Ce changement d'offre survenait à un moment stratégique. En effet, toute personne qui fréquente pour la première fois un gym connaît surtout… la douleur. Les muscles sont durs à la fin de chaque séance et pendant les heures qui suivent, les courbatures font mal des journées durant, et surtout, le pèse-personne – contre lequel on lutte si fort – ne bouge pas (c'est qu'à ce moment-là, ce qu'on perd en graisse, on le gagne en muscle…). Bref, on a toutes les raisons d'arrêter, par usure, par lassitude, comme l'indiquent d'ailleurs plusieurs études sur le sujet (O'Donoghue & Rabin, 1999 et 2001).
Résultats? Intéressants…
> Une offre tentante. 70% du millier de participants à la première phase de l'expérience étaient des employés qui n'avaient jusqu'alors jamais mis les pieds au gym de l'entreprise.
> Un effet certain. Passé le premier mois, 16% de la moitié des participants qui s'étaient vus supprimer l'incitatif financier spécial ont continué de fréquenter le gym.
> Un effet majeur. Passé le premier mois, 47% de la moitié des participants qui s'étaient vus proposer un nouvel incitatif financier ont continué de fréquenter le gym. Et ce, au-delà de la période de deux mois : l'effet était encore sensible un an plus tard.
Les trois chercheurs ont voulu en savoir davantage sur ceux qui avaient poursuivi leur effort grâce au pari financier qu'ils avaient fait. Et ils ont découvert que :
> Désavantage aux hommes et aux jeunes. Les hommes et les jeunes employés étaient moins tentés par ce pari que les femmes et les employés plus âgés.
> Avantage aux assidus.
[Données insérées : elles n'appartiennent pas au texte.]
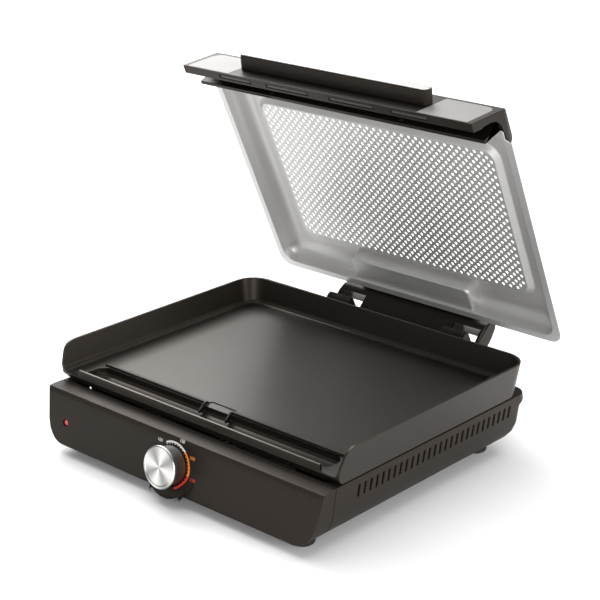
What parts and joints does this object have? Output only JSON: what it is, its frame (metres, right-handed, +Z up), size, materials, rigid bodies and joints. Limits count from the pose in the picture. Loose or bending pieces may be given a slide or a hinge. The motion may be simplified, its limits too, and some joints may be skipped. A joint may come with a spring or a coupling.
{
  "type": "electric griddle",
  "caption": "Table-top electric griddle with a rimmed non-stick plate, a grease trough, a dial at the front and a perforated steel lid on a rear hinge.",
  "frame": {"origin": "middle of the footprint, on the table under the feet", "axes": "+X to the user's right, -Y towards the user, +Z up"},
  "size_m": [0.458, 0.4784, 0.4537],
  "materials": {
    "housing_plastic": "fine matt texture",
    "visor_plastic": "satin",
    "soft_black": "matt",
    "cover_steel": "matt black",
    "non_stick": "satin non-stick coating",
    "stainless": "satin",
    "trim_steel": "fine brushed",
    "dark_steel": "plain",
    "red_lens": "clear gloss",
    "insulator": "matt"
  },
  "bodies": {
    "base": {"base_housing": "housing_plastic", "front_fascia": "housing_plastic", "bottom_cover": "cover_steel", "cover_screw_1": "dark_steel", "cover_screw_2": "dark_steel", "cover_screw_3": "dark_steel", "cover_screw_4": "dark_steel", "foot_front_left": "soft_black", "foot_front_right": "soft_black", "foot_rear_left": "soft_black", "foot_rear_right": "soft_black", "griddle_plate": "non_stick", "heat_reflector": "stainless", "heating_element": "dark_steel", "element_clip_front_left": "stainless", "element_clip_front_right": "stainless", "element_clip_rear_left": "stainless", "element_clip_rear_right": "stainless", "thermostat_body": "insulator", "thermostat_nut": "dark_steel", "indicator_lens": "red_lens", "indicator_lamp": "insulator", "terminal_block": "insulator", "thermal_fuse": "insulator", "cord_gland": "soft_black", "hinge_tower_left": "housing_plastic", "hinge_tower_right": "housing_plastic", "tower_screw_left_1": "dark_steel", "tower_screw_left_2": "dark_steel", "tower_screw_right_1": "dark_steel", "tower_screw_right_2": "dark_steel", "hinge_pin_left": "dark_steel", "hinge_pin_right": "dark_steel", "friction_washer_left": "dark_steel", "friction_washer_right": "dark_steel"},
    "knob": {"control_shaft": "dark_steel", "knob_body": "dark_steel", "knob_face": "trim_steel"},
    "lid": {"lid_pan": "stainless", "hinge_bracket": "visor_plastic", "bracket_nut_1": "dark_steel", "bracket_nut_2": "dark_steel", "bracket_nut_3": "dark_steel", "bracket_nut_4": "dark_steel", "lid_visor": "visor_plastic", "visor_trim_left": "trim_steel", "visor_trim_right": "trim_steel", "handle_grip": "visor_plastic", "handle_cap": "trim_steel", "handle_screw_1": "dark_steel", "handle_screw_2": "dark_steel"}
  },
  "joints": [
    {"name": "lid_hinge", "type": "hinge", "parent": "base", "child": "lid", "pos_m": [0, 0.18943, 0.074], "axis": [-1, 0, 0], "range_deg": [-65.2, 20]},
    {"name": "knob_turn", "type": "hinge", "parent": "base", "child": "knob", "pos_m": [0, -0.21316, 0.0445], "axis": [0, 0.9824, -0.1867], "range_deg": [-157, 45]}
  ]
}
Les participants qui étaient les plus assidus au gym durant le premier mois ont été ceux qui étaient les plus prompts à faire le pari de la seconde phase de l'expérience.
> Avantage aux optimistes. Les participants qui avaient dit au début de la seconde phase de l'expérience qu'ils iraient de plus en plus souvent au gym sont ceux qui ont le plus réussi leur pari. Autrement dit, les plus motivés au départ ont connu plus de succès que les autres.
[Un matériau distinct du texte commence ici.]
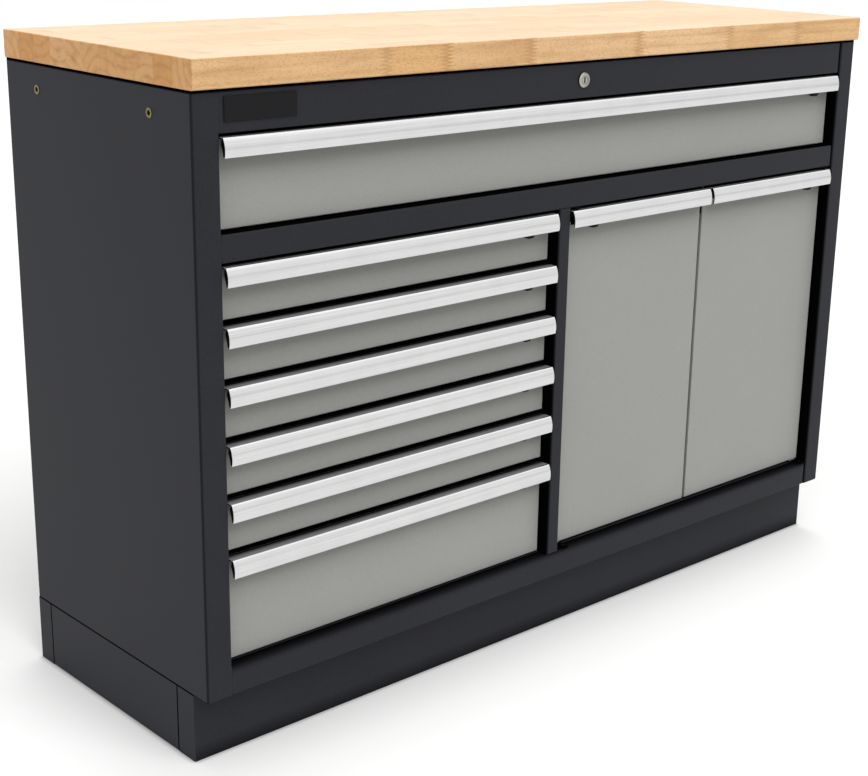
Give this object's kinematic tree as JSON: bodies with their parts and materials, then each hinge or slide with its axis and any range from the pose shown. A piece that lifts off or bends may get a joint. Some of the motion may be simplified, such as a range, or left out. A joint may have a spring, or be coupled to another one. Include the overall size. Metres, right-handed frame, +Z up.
{
  "type": "workbench tool cabinet",
  "caption": "Low steel workbench cabinet with a wooden worktop, drawers of three sizes and a pair of doors, full-width grip handles, sliding catches and central locking.",
  "frame": {"origin": "on the floor, in the middle of the cabinet's footprint", "axes": "+X to the right across the front, +Y from the front to the rear, +Z up"},
  "size_m": [1.363, 0.462, 0.951],
  "materials": {
    "worktop_wood": "oiled finger-jointed hardwood",
    "carcass_paint": "fine-textured powder coat",
    "front_paint": "satin powder coat",
    "handle_aluminium": "satin anodised",
    "catch_plastic": "moulded black",
    "zinc": "zinc plated",
    "lock_nickel": "nickel plated",
    "insert_brass": "yellow passivated"
  },
  "bodies": {
    "carcass": {"worktop": "worktop_wood", "left_side_panel": "carcass_paint", "right_side_panel": "carcass_paint", "back_panel": "carcass_paint", "top_rail": "carcass_paint", "mid_panel": "carcass_paint", "bottom_panel": "carcass_paint", "centre_partition": "carcass_paint", "plinth_boards": "carcass_paint", "slide_posts": "zinc", "outer_slides": "zinc", "threaded_inserts": "insert_brass", "hinge_pivots": "carcass_paint", "shelf": "zinc", "shelf_clips": "zinc", "lock_fittings": "lock_nickel"},
    "lock_plug": {"lock_plug": "lock_nickel", "lock_rod": "zinc"},
    "lock_bar": {"lock_bar": "zinc"},
    "wide_drawer": {"wide_drawer": "front_paint", "wide_drawer_handle": "handle_aluminium", "wide_drawer_inner_slides": "zinc"},
    "wide_drawer_middle_slides": {"wide_drawer_middle_slides": "zinc"},
    "wide_drawer_catch": {"wide_drawer_catch": "catch_plastic"},
    "drawer_1": {"drawer_1": "front_paint", "drawer_1_handle": "handle_aluminium", "drawer_1_inner_slides": "zinc"},
    "drawer_1_middle_slides": {"drawer_1_middle_slides": "zinc"},
    "drawer_1_catch": {"drawer_1_catch": "catch_plastic"},
    "drawer_2": {"drawer_2": "front_paint", "drawer_2_handle": "handle_aluminium", "drawer_2_inner_slides": "zinc"},
    "drawer_2_middle_slides": {"drawer_2_middle_slides": "zinc"},
    "drawer_2_catch": {"drawer_2_catch": "catch_plastic"},
    "drawer_3": {"drawer_3": "front_paint", "drawer_3_handle": "handle_aluminium", "drawer_3_inner_slides": "zinc"},
    "drawer_3_middle_slides": {"drawer_3_middle_slides": "zinc"},
    "drawer_3_catch": {"drawer_3_catch": "catch_plastic"},
    "drawer_4": {"drawer_4": "front_paint", "drawer_4_handle": "handle_aluminium", "drawer_4_inner_slides": "zinc"},
    "drawer_4_middle_slides": {"drawer_4_middle_slides": "zinc"},
    "drawer_4_catch": {"drawer_4_catch": "catch_plastic"},
    "drawer_5": {"drawer_5": "front_paint", "drawer_5_handle": "handle_aluminium", "drawer_5_inner_slides": "zinc"},
    "drawer_5_middle_slides": {"drawer_5_middle_slides": "zinc"},
    "drawer_5_catch": {"drawer_5_catch": "catch_plastic"},
    "deep_drawer": {"deep_drawer": "front_paint", "deep_drawer_handle": "handle_aluminium", "deep_drawer_inner_slides": "zinc"},
    "deep_drawer_middle_slides": {"deep_drawer_middle_slides": "zinc"},
    "deep_drawer_catch": {"deep_drawer_catch": "catch_plastic"},
    "left_door": {"left_door": "front_paint", "left_door_handle": "handle_aluminium"},
    "left_door_catch": {"left_door_catch": "catch_plastic"},
    "right_door": {"right_door": "front_paint", "right_door_handle": "handle_aluminium"},
    "right_door_catch": {"right_door_catch": "catch_plastic"}
  },
  "joints": [
    {"name": "wide_drawer_slide", "type": "slide", "parent": "carcass", "child": "wide_drawer", "axis": [0, -1, 0], "range_m": [0, 0.38]},
    {"name": "wide_drawer_middle_slide", "type": "slide", "parent": "carcass", "child": "wide_drawer_middle_slides", "axis": [0, -1, 0], "range_m": [0, 0.19]},
    {"name": "wide_drawer_catch_slide", "type": "slide", "parent": "wide_drawer", "child": "wide_drawer_catch", "axis": [1, 0, 0], "range_m": [0, 0.006]},
    {"name": "drawer_1_slide", "type": "slide", "parent": "carcass", "child": "drawer_1", "axis": [0, -1, 0], "range_m": [0, 0.38]},
    {"name": "drawer_1_middle_slide", "type": "slide", "parent": "carcass", "child": "drawer_1_middle_slides", "axis": [0, -1, 0], "range_m": [0, 0.19]},
    {"name": "drawer_1_catch_slide", "type": "slide", "parent": "drawer_1", "child": "drawer_1_catch", "axis": [1, 0, 0], "range_m": [0, 0.006]},
    {"name": "drawer_2_slide", "type": "slide", "parent": "carcass", "child": "drawer_2", "axis": [0, -1, 0], "range_m": [0, 0.38]},
    {"name": "drawer_2_middle_slide", "type": "slide", "parent": "carcass", "child": "drawer_2_middle_slides", "axis": [0, -1, 0], "range_m": [0, 0.19]},
    {"name": "drawer_2_catch_slide", "type": "slide", "parent": "drawer_2", "child": "drawer_2_catch", "axis": [1, 0, 0], "range_m": [0, 0.006]},
    {"name": "drawer_3_slide", "type": "slide", "parent": "carcass", "child": "drawer_3", "axis": [0, -1, 0], "range_m": [0, 0.38]},
    {"name": "drawer_3_middle_slide", "type": "slide", "parent": "carcass", "child": "drawer_3_middle_slides", "axis": [0, -1, 0], "range_m": [0, 0.19]},
    {"name": "drawer_3_catch_slide", "type": "slide", "parent": "drawer_3", "child": "drawer_3_catch", "axis": [1, 0, 0], "range_m": [0, 0.006]},
    {"name": "drawer_4_slide", "type": "slide", "parent": "carcass", "child": "drawer_4", "axis": [0, -1, 0], "range_m": [0, 0.38]},
    {"name": "drawer_4_middle_slide", "type": "slide", "parent": "carcass", "child": "drawer_4_middle_slides", "axis": [0, -1, 0], "range_m": [0, 0.19]},
    {"name": "drawer_4_catch_slide", "type": "slide", "parent": "drawer_4", "child": "drawer_4_catch", "axis": [1, 0, 0], "range_m": [0, 0.006]},
    {"name": "drawer_5_slide", "type": "slide", "parent": "carcass", "child": "drawer_5", "axis": [0, -1, 0], "range_m": [0, 0.38]},
    {"name": "drawer_5_middle_slide", "type": "slide", "parent": "carcass", "child": "drawer_5_middle_slides", "axis": [0, -1, 0], "range_m": [0, 0.19]},
    {"name": "drawer_5_catch_slide", "type": "slide", "parent": "drawer_5", "child": "drawer_5_catch", "axis": [1, 0, 0], "range_m": [0, 0.006]},
    {"name": "deep_drawer_slide", "type": "slide", "parent": "carcass", "child": "deep_drawer", "axis": [0, -1, 0], "range_m": [0, 0.38]},
    {"name": "deep_drawer_middle_slide", "type": "slide", "parent": "carcass", "child": "deep_drawer_middle_slides", "axis": [0, -1, 0], "range_m": [0, 0.19]},
    {"name": "deep_drawer_catch_slide", "type": "slide", "parent": "deep_drawer", "child": "deep_drawer_catch", "axis": [1, 0, 0], "range_m": [0, 0.006]},
    {"name": "left_door_hinge", "type": "hinge", "parent": "carcass", "child": "left_door", "pos_m": [-0.001, -0.222, 0.4195], "axis": [0, 0, -1], "range_deg": [0, 90]},
    {"name": "left_door_catch_slide", "type": "slide", "parent": "left_door", "child": "left_door_catch", "axis": [-1, 0, 0], "range_m": [0, 0.006]},
    {"name": "right_door_hinge", "type": "hinge", "parent": "carcass", "child": "right_door", "pos_m": [0.625, -0.222, 0.4195], "axis": [0, 0, 1], "range_deg": [0, 90]},
    {"name": "right_door_catch_slide", "type": "slide", "parent": "right_door", "child": "right_door_catch", "axis": [1, 0, 0], "range_m": [0, 0.006]},
    {"name": "lock_turn", "type": "hinge", "parent": "carcass", "child": "lock_plug", "pos_m": [0, -0.2, 0.8845], "axis": [0, 1, 0], "range_deg": [0, 90]},
    {"name": "lock_bar_slide", "type": "slide", "parent": "carcass", "child": "lock_bar", "axis": [0, 0, 1], "range_m": [0, 0.02546]}
  ],
  "couplings": [
    {"joint": "wide_drawer_middle_slide", "follows": "wide_drawer_slide", "ratio": 0.5},
    {"joint": "drawer_1_middle_slide", "follows": "drawer_1_slide", "ratio": 0.5},
    {"joint": "drawer_2_middle_slide", "follows": "drawer_2_slide", "ratio": 0.5},
    {"joint": "drawer_3_middle_slide", "follows": "drawer_3_slide", "ratio": 0.5},
    {"joint": "drawer_4_middle_slide", "follows": "drawer_4_slide", "ratio": 0.5},
    {"joint": "drawer_5_middle_slide", "follows": "drawer_5_slide", "ratio": 0.5},
    {"joint": "deep_drawer_middle_slide", "follows": "deep_drawer_slide", "ratio": 0.5},
    {"joint": "lock_turn", "follows": "lock_bar_slide", "rad_per_m": 61.69}
  ]
}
Enfin, Mme Royer et MM. Stehr et Sydnor ont regardé si cette expérience avait coûté cher à l'entreprise. Ils ont calculé que le programme qu'ils ont concocté représentait un coût moyen de 57 dollars par employé participant à l'opération. Et ils ont noté que, d'après une étude de Baicker, Cutler & Song (2010), il en coûte en général aux entreprises américaines 20 dollars par heure d'absence lorsqu'un employé se fait porter pâle. Par conséquent, il suffit que 1 employé sur 3 réduise d'une seule journée le nombre de journées où il tombe malade par an pour que l'entreprise rentre dans ses frais. Un objectif raisonnable pour qui fait du sport sur une base régulière pendant une telle durée, d'après eux.
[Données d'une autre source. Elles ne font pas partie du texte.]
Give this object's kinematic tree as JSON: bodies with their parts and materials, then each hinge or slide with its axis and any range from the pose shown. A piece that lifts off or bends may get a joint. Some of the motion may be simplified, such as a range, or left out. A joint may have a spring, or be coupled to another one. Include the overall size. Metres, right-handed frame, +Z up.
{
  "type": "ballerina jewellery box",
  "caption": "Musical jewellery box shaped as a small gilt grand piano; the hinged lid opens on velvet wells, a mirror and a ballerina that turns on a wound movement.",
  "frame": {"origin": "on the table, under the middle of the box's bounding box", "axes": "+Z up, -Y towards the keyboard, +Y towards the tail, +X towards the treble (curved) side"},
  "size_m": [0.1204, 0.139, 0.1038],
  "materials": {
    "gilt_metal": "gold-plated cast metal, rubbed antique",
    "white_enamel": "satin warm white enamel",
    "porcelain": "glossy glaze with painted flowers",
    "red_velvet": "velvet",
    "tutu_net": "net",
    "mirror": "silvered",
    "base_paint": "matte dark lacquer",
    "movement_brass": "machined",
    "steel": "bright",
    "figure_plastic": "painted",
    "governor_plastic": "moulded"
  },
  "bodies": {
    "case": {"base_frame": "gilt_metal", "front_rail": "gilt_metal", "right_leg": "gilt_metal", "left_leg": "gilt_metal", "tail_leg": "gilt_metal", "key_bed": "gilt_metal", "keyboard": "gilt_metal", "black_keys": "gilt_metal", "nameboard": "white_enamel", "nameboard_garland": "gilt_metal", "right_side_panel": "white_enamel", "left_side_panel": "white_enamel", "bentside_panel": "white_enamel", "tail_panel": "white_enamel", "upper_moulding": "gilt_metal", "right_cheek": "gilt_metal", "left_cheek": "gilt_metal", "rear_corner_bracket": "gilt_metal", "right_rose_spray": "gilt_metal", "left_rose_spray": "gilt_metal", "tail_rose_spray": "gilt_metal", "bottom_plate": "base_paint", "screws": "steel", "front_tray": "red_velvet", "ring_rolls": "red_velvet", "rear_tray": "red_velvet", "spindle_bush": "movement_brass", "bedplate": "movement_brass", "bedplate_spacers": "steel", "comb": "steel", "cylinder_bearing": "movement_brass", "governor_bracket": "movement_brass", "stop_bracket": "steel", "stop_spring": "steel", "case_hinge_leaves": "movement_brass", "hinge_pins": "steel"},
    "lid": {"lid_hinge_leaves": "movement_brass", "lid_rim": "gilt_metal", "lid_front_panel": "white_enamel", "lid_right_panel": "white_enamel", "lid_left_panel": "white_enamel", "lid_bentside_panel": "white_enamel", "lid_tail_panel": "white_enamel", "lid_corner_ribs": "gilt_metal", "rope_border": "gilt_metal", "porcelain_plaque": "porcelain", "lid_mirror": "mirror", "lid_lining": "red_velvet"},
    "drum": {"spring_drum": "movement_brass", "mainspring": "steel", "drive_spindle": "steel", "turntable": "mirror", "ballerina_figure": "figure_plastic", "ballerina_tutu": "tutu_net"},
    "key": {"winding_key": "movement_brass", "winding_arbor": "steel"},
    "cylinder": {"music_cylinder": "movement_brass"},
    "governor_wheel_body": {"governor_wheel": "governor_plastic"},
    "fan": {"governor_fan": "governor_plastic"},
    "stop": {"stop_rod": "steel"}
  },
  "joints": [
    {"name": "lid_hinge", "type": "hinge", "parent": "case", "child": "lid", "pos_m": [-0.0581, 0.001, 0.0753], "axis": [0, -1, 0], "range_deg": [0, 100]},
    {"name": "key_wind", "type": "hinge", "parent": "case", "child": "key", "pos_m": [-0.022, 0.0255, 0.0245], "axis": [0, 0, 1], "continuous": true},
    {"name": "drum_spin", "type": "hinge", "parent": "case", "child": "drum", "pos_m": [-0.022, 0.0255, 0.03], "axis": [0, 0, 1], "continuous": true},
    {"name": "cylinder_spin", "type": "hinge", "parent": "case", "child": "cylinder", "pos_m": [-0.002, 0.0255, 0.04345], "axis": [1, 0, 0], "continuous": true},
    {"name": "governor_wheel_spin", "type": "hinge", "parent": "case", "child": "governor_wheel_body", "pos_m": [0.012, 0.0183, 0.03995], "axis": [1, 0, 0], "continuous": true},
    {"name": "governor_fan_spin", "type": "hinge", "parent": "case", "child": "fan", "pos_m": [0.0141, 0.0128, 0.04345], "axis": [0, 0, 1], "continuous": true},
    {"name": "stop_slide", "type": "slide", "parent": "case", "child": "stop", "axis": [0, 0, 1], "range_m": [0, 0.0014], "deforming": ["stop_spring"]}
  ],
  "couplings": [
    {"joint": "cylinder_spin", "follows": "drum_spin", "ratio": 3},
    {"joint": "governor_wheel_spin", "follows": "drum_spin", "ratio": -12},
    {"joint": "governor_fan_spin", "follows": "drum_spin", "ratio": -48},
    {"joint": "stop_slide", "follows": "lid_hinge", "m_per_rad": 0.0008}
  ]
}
Que retenir de tout cela? Eh bien, qu'il y a moyen de vraiment motiver ses employés à fréquenter un gym, c'est-à-dire à se faire mal à court terme pour se sentir mieux à moyen et à long terme. Un moyen très simple : lui proposer un pari financier tentant. Il ne vous reste maintenant plus qu'à évaluer lequel, au juste…
En passant, l'ex-président français Jacques Chirac a dit lors d'un discours tenu à Paris le 6 décembre 1999 : «On gagne toujours quand on parie sur l'homme».